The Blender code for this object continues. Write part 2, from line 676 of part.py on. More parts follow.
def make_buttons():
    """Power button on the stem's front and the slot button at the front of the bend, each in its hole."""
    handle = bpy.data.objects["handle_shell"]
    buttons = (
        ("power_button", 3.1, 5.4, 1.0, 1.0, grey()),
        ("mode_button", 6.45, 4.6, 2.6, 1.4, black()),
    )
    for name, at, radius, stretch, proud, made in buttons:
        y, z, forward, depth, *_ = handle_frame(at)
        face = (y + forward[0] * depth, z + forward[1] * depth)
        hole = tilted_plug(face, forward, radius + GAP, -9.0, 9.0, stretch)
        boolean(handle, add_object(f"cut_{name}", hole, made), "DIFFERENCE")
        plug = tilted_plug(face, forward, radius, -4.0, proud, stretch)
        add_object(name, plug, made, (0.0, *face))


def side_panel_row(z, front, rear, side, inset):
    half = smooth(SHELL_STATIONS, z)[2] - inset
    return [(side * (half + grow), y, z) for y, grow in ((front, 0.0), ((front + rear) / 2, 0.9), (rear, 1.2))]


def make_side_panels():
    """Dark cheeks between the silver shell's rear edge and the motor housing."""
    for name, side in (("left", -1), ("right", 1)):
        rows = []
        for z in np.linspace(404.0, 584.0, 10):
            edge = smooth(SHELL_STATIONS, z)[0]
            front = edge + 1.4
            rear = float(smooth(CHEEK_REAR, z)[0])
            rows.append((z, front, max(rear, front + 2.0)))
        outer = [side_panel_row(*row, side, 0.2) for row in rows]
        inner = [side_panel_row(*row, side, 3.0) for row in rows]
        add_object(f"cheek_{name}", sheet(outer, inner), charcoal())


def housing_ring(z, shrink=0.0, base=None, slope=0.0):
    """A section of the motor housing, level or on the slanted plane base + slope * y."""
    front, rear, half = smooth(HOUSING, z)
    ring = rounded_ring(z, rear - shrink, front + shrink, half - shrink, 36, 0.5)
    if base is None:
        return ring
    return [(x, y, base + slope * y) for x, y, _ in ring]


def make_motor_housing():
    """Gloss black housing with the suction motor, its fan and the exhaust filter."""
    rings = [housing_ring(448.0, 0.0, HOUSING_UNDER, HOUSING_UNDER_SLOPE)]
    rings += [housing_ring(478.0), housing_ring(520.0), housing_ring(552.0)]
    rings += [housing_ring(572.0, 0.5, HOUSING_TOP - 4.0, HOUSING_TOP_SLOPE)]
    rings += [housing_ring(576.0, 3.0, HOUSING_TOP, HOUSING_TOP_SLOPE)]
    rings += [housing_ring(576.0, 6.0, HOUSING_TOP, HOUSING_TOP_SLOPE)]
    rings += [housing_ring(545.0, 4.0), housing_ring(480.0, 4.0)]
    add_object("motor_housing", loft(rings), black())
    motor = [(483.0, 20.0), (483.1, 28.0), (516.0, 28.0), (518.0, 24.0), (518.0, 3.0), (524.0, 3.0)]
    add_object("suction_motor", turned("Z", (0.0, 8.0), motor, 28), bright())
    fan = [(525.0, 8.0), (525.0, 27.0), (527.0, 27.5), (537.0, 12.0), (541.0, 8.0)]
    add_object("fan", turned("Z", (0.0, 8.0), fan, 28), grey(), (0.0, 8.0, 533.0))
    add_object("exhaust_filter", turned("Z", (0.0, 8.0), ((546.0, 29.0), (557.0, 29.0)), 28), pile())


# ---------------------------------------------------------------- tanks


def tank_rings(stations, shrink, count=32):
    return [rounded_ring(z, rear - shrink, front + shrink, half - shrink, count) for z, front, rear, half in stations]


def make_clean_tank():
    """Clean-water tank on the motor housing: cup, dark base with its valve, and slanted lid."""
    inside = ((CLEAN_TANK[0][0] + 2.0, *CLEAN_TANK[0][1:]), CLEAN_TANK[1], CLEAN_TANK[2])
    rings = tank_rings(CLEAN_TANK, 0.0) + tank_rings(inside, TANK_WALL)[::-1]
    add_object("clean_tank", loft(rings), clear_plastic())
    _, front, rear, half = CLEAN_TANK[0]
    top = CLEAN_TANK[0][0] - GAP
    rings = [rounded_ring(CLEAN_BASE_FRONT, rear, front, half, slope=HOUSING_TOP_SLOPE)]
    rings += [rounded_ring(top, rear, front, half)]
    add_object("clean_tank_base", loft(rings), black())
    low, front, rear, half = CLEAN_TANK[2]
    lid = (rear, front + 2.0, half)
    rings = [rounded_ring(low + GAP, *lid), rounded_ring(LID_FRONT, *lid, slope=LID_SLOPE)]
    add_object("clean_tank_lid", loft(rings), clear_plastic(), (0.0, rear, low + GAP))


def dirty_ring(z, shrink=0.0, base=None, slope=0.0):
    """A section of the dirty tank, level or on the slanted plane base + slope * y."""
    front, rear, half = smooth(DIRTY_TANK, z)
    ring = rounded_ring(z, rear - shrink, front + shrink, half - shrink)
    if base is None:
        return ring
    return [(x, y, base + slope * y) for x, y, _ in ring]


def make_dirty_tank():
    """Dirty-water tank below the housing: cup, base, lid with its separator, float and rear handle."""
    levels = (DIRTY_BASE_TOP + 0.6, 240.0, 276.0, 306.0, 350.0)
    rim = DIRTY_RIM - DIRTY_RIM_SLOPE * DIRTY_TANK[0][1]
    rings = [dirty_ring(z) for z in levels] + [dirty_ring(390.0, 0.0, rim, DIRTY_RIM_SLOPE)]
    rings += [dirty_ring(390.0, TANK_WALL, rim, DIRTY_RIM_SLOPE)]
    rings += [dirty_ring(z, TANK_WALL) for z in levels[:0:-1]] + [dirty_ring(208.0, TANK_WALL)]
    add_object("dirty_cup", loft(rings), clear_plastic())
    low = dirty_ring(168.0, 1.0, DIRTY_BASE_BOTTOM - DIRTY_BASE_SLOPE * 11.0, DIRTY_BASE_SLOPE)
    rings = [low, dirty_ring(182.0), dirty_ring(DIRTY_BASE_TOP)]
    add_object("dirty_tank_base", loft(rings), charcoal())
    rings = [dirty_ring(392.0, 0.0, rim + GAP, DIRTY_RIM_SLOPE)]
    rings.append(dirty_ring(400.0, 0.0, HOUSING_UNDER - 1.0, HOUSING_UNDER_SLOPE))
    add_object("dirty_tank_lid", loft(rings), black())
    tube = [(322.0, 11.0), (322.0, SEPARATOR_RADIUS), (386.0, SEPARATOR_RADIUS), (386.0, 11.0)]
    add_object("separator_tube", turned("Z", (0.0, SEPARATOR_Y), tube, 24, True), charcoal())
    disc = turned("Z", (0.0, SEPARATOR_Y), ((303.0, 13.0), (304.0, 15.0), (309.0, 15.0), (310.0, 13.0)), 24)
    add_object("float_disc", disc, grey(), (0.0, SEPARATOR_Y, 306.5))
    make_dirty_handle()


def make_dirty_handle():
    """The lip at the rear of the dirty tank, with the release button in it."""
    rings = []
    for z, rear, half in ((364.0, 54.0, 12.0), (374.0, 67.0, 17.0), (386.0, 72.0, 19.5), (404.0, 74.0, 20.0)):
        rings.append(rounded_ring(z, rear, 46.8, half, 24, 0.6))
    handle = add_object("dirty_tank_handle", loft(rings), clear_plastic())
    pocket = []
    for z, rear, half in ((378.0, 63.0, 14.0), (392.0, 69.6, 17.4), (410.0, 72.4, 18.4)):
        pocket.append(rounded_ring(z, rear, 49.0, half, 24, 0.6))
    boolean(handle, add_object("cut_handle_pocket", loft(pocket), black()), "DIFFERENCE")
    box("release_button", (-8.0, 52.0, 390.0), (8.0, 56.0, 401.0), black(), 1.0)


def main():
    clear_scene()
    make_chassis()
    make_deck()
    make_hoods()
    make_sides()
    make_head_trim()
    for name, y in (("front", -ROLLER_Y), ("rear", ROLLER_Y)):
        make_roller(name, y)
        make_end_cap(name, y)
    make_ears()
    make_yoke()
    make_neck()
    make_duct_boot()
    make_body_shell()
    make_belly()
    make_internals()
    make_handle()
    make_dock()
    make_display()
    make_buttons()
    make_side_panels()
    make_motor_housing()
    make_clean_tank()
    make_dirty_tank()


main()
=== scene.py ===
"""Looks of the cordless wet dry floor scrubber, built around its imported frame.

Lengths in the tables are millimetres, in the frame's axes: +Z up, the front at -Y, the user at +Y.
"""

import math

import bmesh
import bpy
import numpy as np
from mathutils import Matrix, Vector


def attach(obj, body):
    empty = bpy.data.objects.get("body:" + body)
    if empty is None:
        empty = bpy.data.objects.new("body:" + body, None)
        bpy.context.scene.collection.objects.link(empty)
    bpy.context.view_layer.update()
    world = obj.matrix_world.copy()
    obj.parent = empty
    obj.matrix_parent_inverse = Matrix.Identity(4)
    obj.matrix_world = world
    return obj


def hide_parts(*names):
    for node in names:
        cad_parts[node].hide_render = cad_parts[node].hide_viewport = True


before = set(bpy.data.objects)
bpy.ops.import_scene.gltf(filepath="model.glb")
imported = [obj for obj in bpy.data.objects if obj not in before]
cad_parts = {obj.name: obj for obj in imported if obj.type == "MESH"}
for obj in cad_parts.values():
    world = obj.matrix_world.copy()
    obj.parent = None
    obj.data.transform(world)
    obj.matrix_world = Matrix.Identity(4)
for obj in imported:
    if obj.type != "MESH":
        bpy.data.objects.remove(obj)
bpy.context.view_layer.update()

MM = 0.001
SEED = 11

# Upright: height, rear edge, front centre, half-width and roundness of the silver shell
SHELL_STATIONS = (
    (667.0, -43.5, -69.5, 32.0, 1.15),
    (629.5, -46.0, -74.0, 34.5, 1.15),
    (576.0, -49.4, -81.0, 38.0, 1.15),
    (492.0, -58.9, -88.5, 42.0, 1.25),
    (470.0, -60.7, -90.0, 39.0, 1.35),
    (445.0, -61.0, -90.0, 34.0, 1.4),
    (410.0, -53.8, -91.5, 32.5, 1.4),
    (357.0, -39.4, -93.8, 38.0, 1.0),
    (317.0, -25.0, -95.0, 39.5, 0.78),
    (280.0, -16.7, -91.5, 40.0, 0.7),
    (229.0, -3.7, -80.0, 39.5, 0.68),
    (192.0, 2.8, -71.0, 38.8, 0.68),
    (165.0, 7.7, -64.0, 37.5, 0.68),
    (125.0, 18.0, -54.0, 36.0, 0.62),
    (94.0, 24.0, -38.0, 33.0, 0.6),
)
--
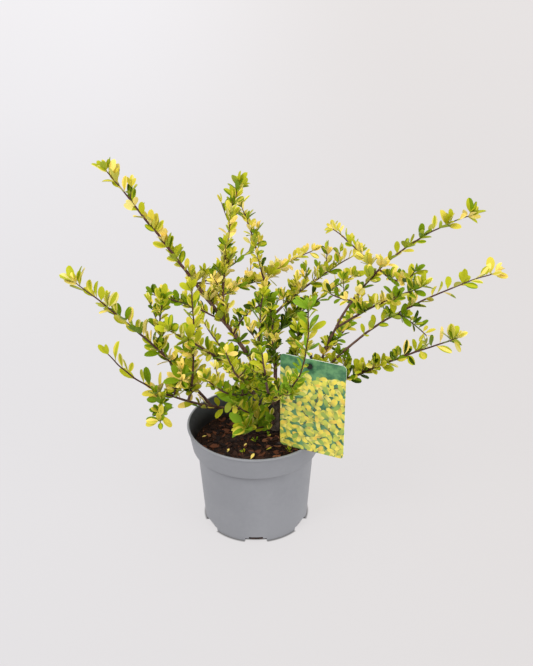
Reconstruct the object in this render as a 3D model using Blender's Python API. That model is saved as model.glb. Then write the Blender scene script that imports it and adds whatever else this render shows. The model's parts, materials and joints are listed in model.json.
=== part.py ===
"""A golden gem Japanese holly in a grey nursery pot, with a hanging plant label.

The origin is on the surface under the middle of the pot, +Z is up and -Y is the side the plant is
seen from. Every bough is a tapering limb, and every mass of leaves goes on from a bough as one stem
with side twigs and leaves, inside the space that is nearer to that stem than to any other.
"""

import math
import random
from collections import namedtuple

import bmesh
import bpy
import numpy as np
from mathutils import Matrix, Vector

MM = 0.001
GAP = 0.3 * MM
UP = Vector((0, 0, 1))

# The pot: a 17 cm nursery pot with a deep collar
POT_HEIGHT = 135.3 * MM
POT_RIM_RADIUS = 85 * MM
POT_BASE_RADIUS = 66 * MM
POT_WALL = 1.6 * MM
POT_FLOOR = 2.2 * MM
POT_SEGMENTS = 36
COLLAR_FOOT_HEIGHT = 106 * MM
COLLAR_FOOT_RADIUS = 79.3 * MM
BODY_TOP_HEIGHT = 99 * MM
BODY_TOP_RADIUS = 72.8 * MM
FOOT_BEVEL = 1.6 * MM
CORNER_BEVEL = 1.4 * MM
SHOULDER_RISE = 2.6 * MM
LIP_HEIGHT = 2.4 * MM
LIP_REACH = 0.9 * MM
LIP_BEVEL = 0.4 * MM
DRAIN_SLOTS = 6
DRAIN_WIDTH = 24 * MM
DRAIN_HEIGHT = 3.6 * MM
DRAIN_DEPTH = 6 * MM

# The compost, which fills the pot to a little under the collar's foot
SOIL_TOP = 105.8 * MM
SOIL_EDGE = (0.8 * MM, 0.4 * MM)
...
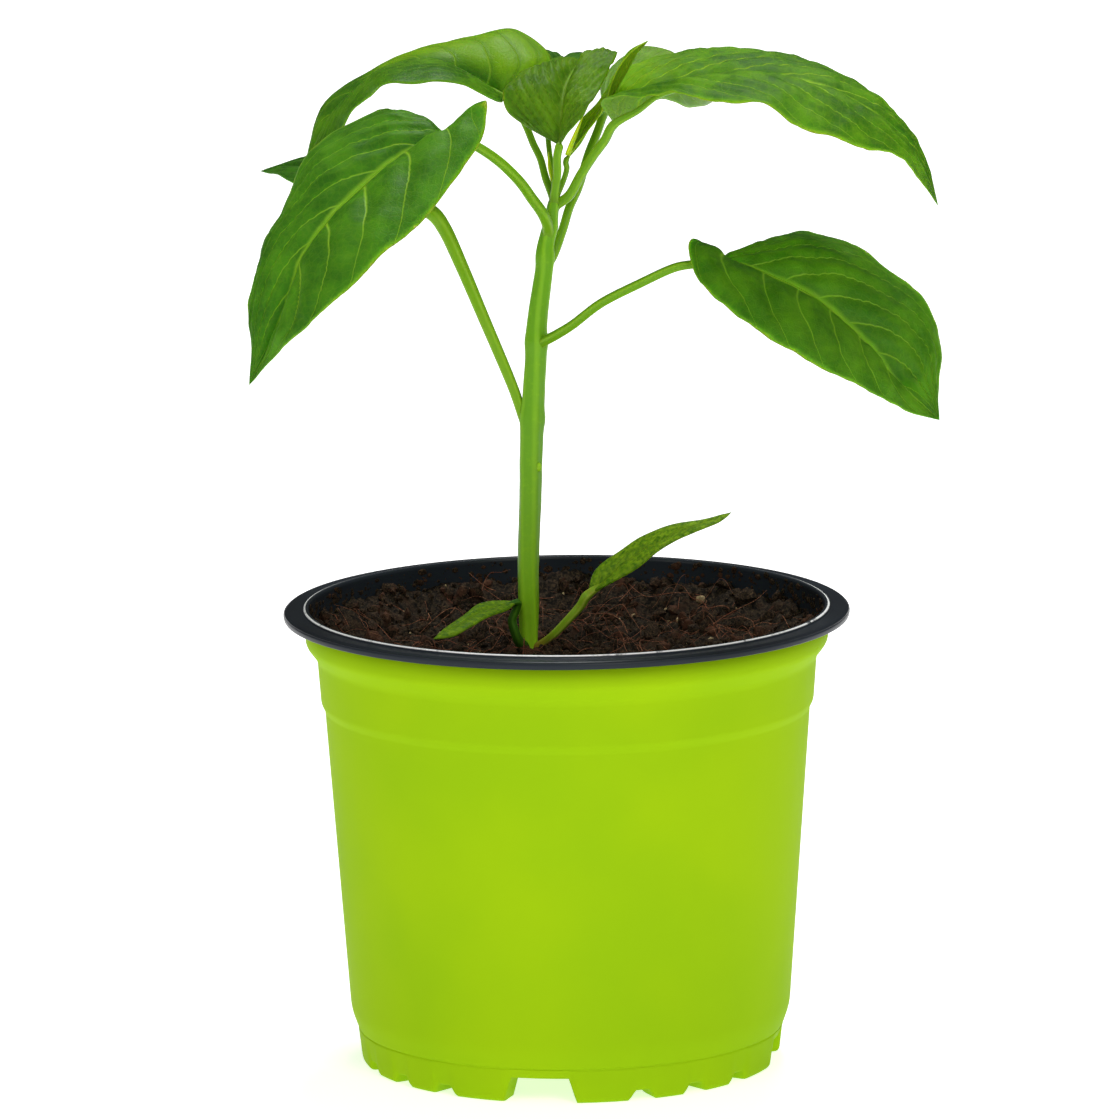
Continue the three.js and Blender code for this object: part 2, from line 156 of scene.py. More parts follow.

#### [TASK]
Starting with the line that contains "401.0), black(), 1.0)", repeat each line exactly, and stop once the line that contains "if empty is" has been repeated.

#### [FINISHED EXERCISE]
    box("release_button", (-8.0, 52.0, 390.0), (8.0, 56.0, 401.0), black(), 1.0)


def main():
    clear_scene()
    make_chassis()
    make_deck()
    make_hoods()
    make_sides()
    make_head_trim()
    for name, y in (("front", -ROLLER_Y), ("rear", ROLLER_Y)):
        make_roller(name, y)
        make_end_cap(name, y)
    make_ears()
    make_yoke()
    make_neck()
    make_duct_boot()
    make_body_shell()
    make_belly()
    make_internals()
    make_handle()
    make_dock()
    make_display()
    make_buttons()
    make_side_panels()
    make_motor_housing()
    make_clean_tank()
    make_dirty_tank()


main()
=== scene.py ===
"""Looks of the cordless wet dry floor scrubber, built around its imported frame.

Lengths in the tables are millimetres, in the frame's axes: +Z up, the front at -Y, the user at +Y.
"""

import math

import bmesh
import bpy
import numpy as np
from mathutils import Matrix, Vector


def attach(obj, body):
    empty = bpy.data.objects.get("body:" + body)
    if empty is None:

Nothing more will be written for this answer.